By IETF 94, the authors were reporting – “Most of the Confusion
around CON/NON was resolved”.
Where relevant, I’ve added clarifications - such as the Appendix related
to differences in Observe for reliable transports.
Both Carsten and Hannes could probably offer more context if needed.
*From:* Yoshifumi Nishida
[mailto:nishida(_at_)sfc(_dot_)wide(_dot_)ad(_dot_)jp]
*Sent:* Friday, April 21, 2017 2:08 PM
*To:* Brian Raymor <Brian(_dot_)Raymor(_at_)microsoft(_dot_)com>
*Cc:* Yoshifumi Nishida <nishida(_at_)sfc(_dot_)wide(_dot_)ad(_dot_)jp>;
tsv-art(_at_)ietf(_dot_)org;
draft-ietf-core-coap-tcp-tls(_at_)ietf(_dot_)org; core(_at_)ietf(_dot_)org;
ietf(_at_)ietf(_dot_)org
*Subject:* Re: TSV-ART review of draft-ietf-core-coap-tcp-tls-07
Hi Brian,
Just in case,
Reliable transports only provide reliability at transport level. It
doesn't provide reliability in application protocol level.
RFC7252 has reliability mechanisms in it since it uses UDP. This means
it has abilities to check both transport and app level reliability.

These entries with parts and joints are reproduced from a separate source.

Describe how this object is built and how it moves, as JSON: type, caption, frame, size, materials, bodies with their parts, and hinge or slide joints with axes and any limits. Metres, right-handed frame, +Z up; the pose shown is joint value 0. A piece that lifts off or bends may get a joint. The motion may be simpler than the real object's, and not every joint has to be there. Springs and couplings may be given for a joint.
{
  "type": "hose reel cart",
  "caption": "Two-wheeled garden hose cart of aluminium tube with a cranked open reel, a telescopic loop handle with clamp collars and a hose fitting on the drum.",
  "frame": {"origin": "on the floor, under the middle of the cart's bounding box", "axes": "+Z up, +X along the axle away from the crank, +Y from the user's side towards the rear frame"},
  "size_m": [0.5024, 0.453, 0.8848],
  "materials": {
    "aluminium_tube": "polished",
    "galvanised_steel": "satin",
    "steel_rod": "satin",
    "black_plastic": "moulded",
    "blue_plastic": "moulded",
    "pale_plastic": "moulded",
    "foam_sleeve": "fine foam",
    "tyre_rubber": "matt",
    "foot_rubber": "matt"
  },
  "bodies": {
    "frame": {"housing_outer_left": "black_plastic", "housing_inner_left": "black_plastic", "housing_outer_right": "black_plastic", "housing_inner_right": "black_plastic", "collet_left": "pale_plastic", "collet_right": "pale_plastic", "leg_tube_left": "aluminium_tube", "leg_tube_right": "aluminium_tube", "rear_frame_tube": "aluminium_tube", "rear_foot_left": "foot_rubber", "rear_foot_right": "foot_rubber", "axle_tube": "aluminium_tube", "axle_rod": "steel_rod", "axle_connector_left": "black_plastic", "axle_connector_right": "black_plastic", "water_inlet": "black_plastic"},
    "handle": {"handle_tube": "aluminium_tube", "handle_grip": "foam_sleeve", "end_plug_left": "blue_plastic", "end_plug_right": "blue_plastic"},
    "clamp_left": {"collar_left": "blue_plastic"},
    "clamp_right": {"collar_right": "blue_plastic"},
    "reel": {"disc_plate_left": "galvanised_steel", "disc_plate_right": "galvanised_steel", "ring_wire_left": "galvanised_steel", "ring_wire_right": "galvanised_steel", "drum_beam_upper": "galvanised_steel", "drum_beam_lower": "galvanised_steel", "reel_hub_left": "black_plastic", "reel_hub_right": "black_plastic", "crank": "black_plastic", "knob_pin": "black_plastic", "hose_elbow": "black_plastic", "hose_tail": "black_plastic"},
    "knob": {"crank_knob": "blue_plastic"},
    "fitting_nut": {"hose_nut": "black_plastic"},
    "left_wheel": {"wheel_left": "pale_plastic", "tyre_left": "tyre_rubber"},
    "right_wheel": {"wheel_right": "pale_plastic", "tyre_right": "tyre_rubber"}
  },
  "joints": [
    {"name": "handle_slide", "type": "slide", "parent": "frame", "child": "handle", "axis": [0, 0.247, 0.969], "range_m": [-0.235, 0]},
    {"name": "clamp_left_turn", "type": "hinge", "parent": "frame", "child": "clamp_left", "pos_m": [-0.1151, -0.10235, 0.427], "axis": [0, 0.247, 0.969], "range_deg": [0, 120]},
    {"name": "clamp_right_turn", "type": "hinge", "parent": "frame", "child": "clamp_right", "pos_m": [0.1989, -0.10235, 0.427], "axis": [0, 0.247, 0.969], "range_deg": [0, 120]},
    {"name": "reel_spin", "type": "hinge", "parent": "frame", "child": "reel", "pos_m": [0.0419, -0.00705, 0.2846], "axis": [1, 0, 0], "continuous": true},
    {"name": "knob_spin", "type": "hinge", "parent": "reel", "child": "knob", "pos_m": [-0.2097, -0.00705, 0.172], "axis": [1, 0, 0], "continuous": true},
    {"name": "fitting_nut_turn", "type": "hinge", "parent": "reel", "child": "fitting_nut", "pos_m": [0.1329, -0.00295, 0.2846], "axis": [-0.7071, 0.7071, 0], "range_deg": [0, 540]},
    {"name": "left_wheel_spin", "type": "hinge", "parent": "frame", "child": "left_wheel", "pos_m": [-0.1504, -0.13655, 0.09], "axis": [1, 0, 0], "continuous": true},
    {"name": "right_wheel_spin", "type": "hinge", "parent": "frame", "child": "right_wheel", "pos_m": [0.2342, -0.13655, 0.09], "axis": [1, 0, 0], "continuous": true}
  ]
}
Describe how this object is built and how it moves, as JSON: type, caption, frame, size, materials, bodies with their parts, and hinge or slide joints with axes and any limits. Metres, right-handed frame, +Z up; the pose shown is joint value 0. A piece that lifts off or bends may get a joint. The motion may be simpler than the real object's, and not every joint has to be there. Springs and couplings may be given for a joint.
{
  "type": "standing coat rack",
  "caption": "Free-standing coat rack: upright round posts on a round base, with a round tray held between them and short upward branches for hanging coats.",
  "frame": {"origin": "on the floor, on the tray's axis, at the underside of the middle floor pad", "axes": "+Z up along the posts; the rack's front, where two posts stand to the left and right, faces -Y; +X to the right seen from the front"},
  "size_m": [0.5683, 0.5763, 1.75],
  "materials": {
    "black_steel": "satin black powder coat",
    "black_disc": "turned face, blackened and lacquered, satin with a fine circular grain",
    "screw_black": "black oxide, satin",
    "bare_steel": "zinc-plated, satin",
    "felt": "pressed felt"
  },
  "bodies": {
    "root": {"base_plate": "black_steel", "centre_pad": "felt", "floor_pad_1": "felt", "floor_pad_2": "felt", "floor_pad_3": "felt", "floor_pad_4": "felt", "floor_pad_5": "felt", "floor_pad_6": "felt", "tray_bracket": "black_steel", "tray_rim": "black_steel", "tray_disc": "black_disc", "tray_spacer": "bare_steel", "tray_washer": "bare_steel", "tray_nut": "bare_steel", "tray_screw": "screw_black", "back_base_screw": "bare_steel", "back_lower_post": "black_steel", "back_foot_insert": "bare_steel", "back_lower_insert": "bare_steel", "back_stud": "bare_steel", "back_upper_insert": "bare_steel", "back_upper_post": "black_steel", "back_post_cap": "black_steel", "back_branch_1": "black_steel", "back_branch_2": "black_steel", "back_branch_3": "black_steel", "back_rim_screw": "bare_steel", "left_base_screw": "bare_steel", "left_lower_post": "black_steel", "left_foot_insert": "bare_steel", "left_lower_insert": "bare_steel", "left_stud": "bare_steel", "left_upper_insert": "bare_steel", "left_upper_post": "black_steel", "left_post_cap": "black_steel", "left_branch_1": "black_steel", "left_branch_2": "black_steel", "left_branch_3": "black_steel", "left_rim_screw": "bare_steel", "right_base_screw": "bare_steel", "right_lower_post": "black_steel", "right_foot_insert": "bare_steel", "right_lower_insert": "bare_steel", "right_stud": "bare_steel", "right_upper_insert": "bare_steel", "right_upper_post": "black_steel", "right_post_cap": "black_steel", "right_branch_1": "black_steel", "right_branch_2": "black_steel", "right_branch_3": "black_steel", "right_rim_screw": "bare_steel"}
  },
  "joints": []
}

This draft only provides transport level reliability and apps will need
to detect app protocol failure by themselves.
This means 7252 and this draft are not totally equivalent from the
viewpoint of applications.
I am not saying this is wrong or bad, but I believe app developer should
aware this point.
--
Yoshi
On Fri, Apr 21, 2017 at 11:15 AM, Brian Raymor <
Brian(_dot_)Raymor(_at_)microsoft(_dot_)com> wrote:
Hi Yoshi,
OK. I also think we should state that the protocol should notify the
failure events to applications.
Since errors can happen not only in TCP, but also TLS and websocket
level, mentioning only TCP close or reset might not
be enough.
After reviewing with the authors, an additional clarification was
appended to 3.4 Connection Health - https://github.com/core-wg/coa
p-tcp-tls/pull/140/files
The opinion of the authors (and Gengyu WEI’s recent response -
https://www.ietf.org/mail-archive/web/core/current/msg08622.html) is
that RFC6455 covers the WebSocket case and does not need to be repeated
here.
When we use 7252, I think applications basically don't need to
implement timeouts or retry mechanisms as the protocol
provides such things.
RFC7252 provides timeouts and retries because it's implementing a
TCP-like reliability mechanism over UDP - https://tools.ietf.org/html/rf
c7252#section-2.1
However, when we use this one, it seems applications will need to have
such mechanisms. Isn't it a bit confusing? I am thinking that
there need to be some guidance here.
BTW, PONG is one example.
For coap-tcp-tls, there are multiple early implementations. This has
never been reported as a source of confusion.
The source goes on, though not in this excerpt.